Alternatively, the modification proposed in [SDK+10],

$U^\mathrm{corr}_{ij} = \frac{1}{4\pi\varepsilon_0} \left( \frac{a_i q_j}{r_{ij}^5} + \frac{b_i q_j^2}{r_{ij}^5}\right) ,$

can be used by specifying COMBSelfEnergyCorrectionShan.

To add electrostatic interactions, you either use damped point-charge interactions,

$U^\mathrm{ion}_{ij} = \frac{f^S_{ij} \eta_{ij} q_i q_j}{4\pi\varepsilon_0 r_{ij}} \, ,$

with parameters specified in COMBPointWiseCoulomb, or resort to the Streitz-Mintmire model (cf. COMBSMCoulomb),

$U^\mathrm{ion}_{ij} = \frac{1}{4\pi\varepsilon_0 r_{ij}} J_{ij} q_i q_j \, ,$

where $$J_{ij}$$ is calculated by integration over the charge densities $$\rho_i$$ [DSC+11],

$\rho_i(x) = \frac{\xi^3}{\pi} \exp(-2\xi_i |x - r_i|) .$

Instead of specifying all interaction parameters between different particle types manually via COMBPairPotential, these are often determined by employing the following combination rules:

$A_{ij} = \sqrt{A_i A_j} \, ,$
$B_{ij} = \sqrt{B_i B_j} \, ,$
$\lambda_{ij} = 0.5(\lambda_i + \lambda_j) \, ,$
$\mu_{ij} = 0.5(\mu_i + \mu_j) \, .$

These combination rules are enabled by using the COMBMixitPotential for the desired particle type combination.

 [DSC+11] (1, 2) B. Devine, T.-R. Shan, Y.-T. Cheng, A. J. H. McGaughey, M. Lee, S. R. Phillpot, and S. B. Sinnott.

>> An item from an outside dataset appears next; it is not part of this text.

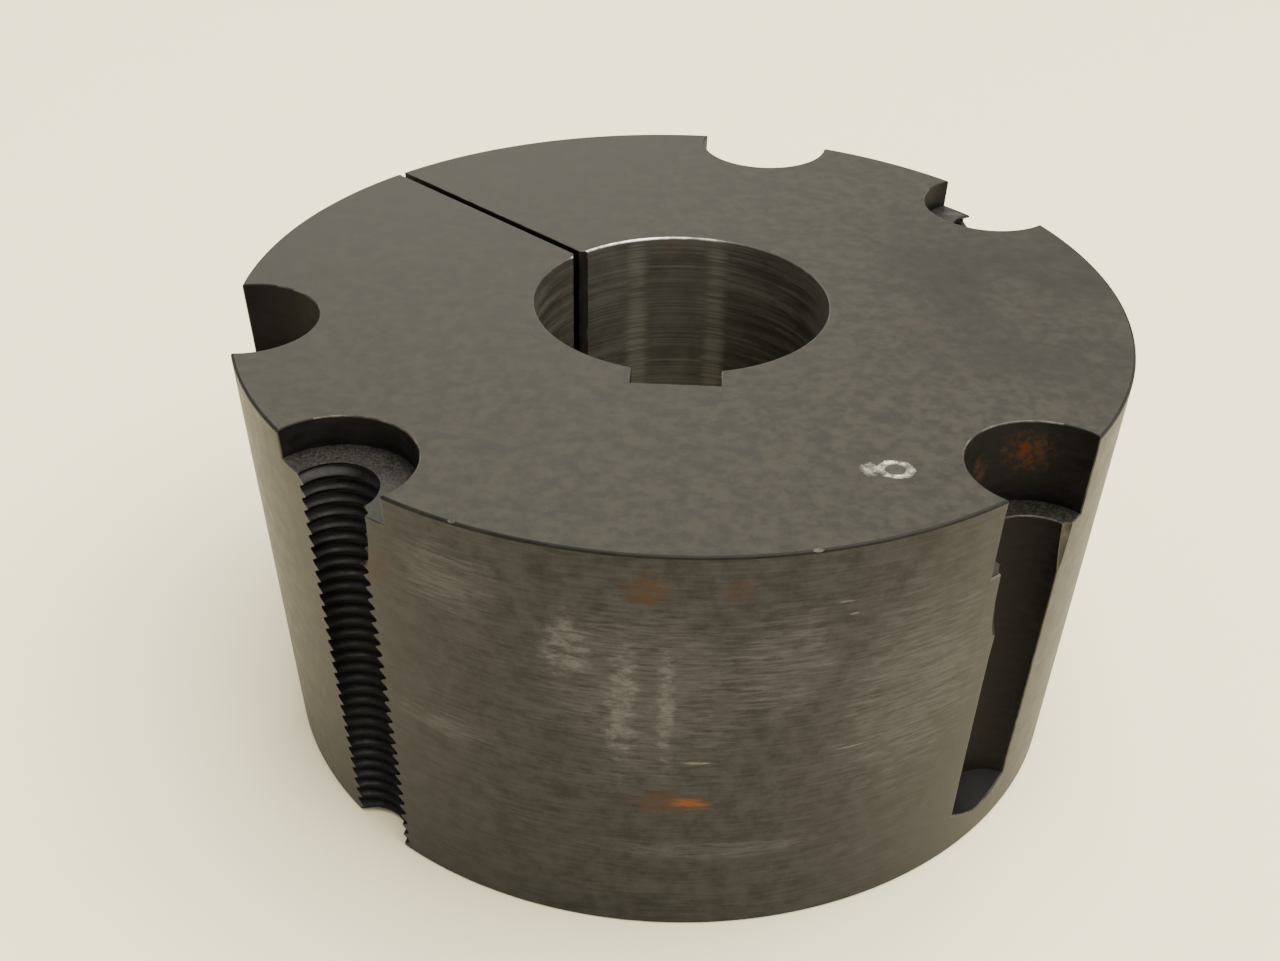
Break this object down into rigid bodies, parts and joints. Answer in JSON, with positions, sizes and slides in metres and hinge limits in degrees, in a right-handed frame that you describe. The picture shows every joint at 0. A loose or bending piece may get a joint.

Atomistic simulations of copper oxidation and cu/cu2o interfaces using charge-optimized many-body potentials. Phys. Rev. B, 84:125308, Sep 2011. doi:10.1103/PhysRevB.84.125308.
 [SDK+10] T.-R. Shan, B. D. Devine, T. W. Kemper, S. B. Sinnott, and S. R. Phillpot. Charge-optimized many-body potential for the hafnium/hafnium oxide system. Phys. Rev. B, 81:125328, Mar 2010. doi:10.1103/PhysRevB.81.125328.
 [Yas96] Akio Yasukawa. Using An Extended Tersoff Interatomic Potential to Analyze The Static-Fatigue Strength of SiO2 under Atmospheric Influence. JSME international journal. Ser. A, Mechanics and material engineering, 39(3):313–320, jul 1996. URL: http://ci.nii.ac.jp/naid/110002964467/en/.
 [YSP07] J. Yu, S. B. Sinnott, and S. R. Phillpot. Charge optimized many-body potential for the si∕sio2 system. Phys. Rev. B, 75:085311, Feb 2007. doi:10.1103/PhysRevB.75.085311.